Preu wraps up his fourth season with performances of Beethoven’s Ninth

Eckart Preu will lead the Spokane Symphony in Beethoven’s Ninth Symphony to close this season’s classics concerts. Hamilton Studio (Hamilton Studio / The Spokesman-Review)
Travis Rivers I Correspondent

When the words “Beethoven’s Ninth” are spoken, everyone knows it means Ludwig van Beethoven’s Symphony No. 9 – not his ninth string quartet or ninth piano sonata.

There are good reasons for that: It’s big, it’s bold, it’s difficult for performers, and it gives a thrill to audiences.

In short, it’s great – some say, the ultimate symphony.

Eckart Preu will end his fourth season as music director of the Spokane Symphony this weekend with performances of Beethoven’s Ninth on Saturday and Sunday at The Martin Woldson Theater at The Fox.

The orchestra will be joined by the Symphony Chorale and four soloists: soprano Mary Dunleavy, mezzo soprano Lucille Beer, tenor Eric Fenton and bass Richard Zeller.

To open the weekend’s concerts, the orchestra and chorale will perform Johannes Brahms’ “Schicksalslied” (“The Song of Fate”).

“I heard Beethoven’s Ninth every New Year’s Day when I was growing up,” Preu says. “It’s a tradition in Germany. And I sang it once when I was a choirboy. But I have never conducted a performance before.

“It’s a music director’s piece, and this is the first time I have ever been a music director rather than an associate or assistant conductor.”

The popularity of the Ninth creates problems for performers and audiences alike.

“It is one of those pieces you kind of know by ear,” Preu says, “But when you start studying the score, it’s so intricate, you find the things you didn’t know. And there are many, many of those.

“I love studying Beethoven because you can see the work, that labor of love, he put into his music. It’s love, but it’s still labor.”

Composers after Beethoven regarded the Ninth Symphony as a model. Wagner saw it as the end of the purely instrumental symphony. Brahms, in the rival camp, saw it as the monumental example to be awed by, and lived up to, among purely instrumental symphonies.

“The Ninth foreshadows so much of the music that is to come,” says Preu. “In the Ninth, Beethoven really carved the the path that music took far, far into the future.”

Every conductor seems to have tried to put a personal stamp on his performances of the Ninth.

“For decades, or even longer, there have been many great interpretations of this piece in all kinds of different fashions, more so than with any other composer or any other work,” Preu says.

“Everyone – soloists, every player in the orchestra, every singer in the chorus and especially the conductor – is challenged. It is like tackling a very big mountain. Everybody has to play at the top of the game in order to make this climb.”

One of the most famous performances of Beethoven’s Ninth occurred in Berlin on Christmas Day 1989. Leonard Bernstein led a program with musicians from East and West Germany, other European countries and the United States, celebrating the fall of the Berlin Wall that November.

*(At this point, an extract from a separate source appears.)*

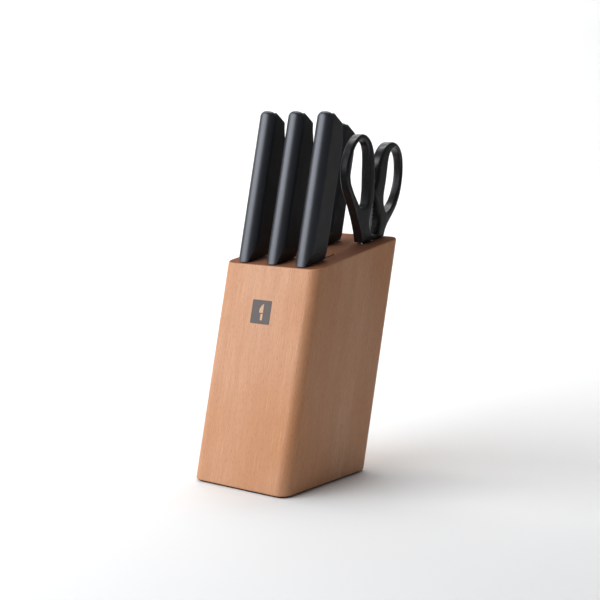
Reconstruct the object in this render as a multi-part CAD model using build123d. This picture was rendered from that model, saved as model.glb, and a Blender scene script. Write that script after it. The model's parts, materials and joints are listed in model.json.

At that time, the 19-year-old Preu was in Berlin serving the second year of his compulsory military service in the East German Army.

“Before being allowed to go to college, you had to go to the army,” he recalls. “I was supposed to do 18 months, but when the wall came down, they said, ‘Go home and do something with your life.’ ”

Preu’s life took him from Dresden to university in Weimar to the conservatory in Paris, then to the United States and eventually Spokane.

He will discuss the works on this weekend’s program one hour before performance time as a part of the orchestra’s Gladys Brooks Pre-Concert Talks series.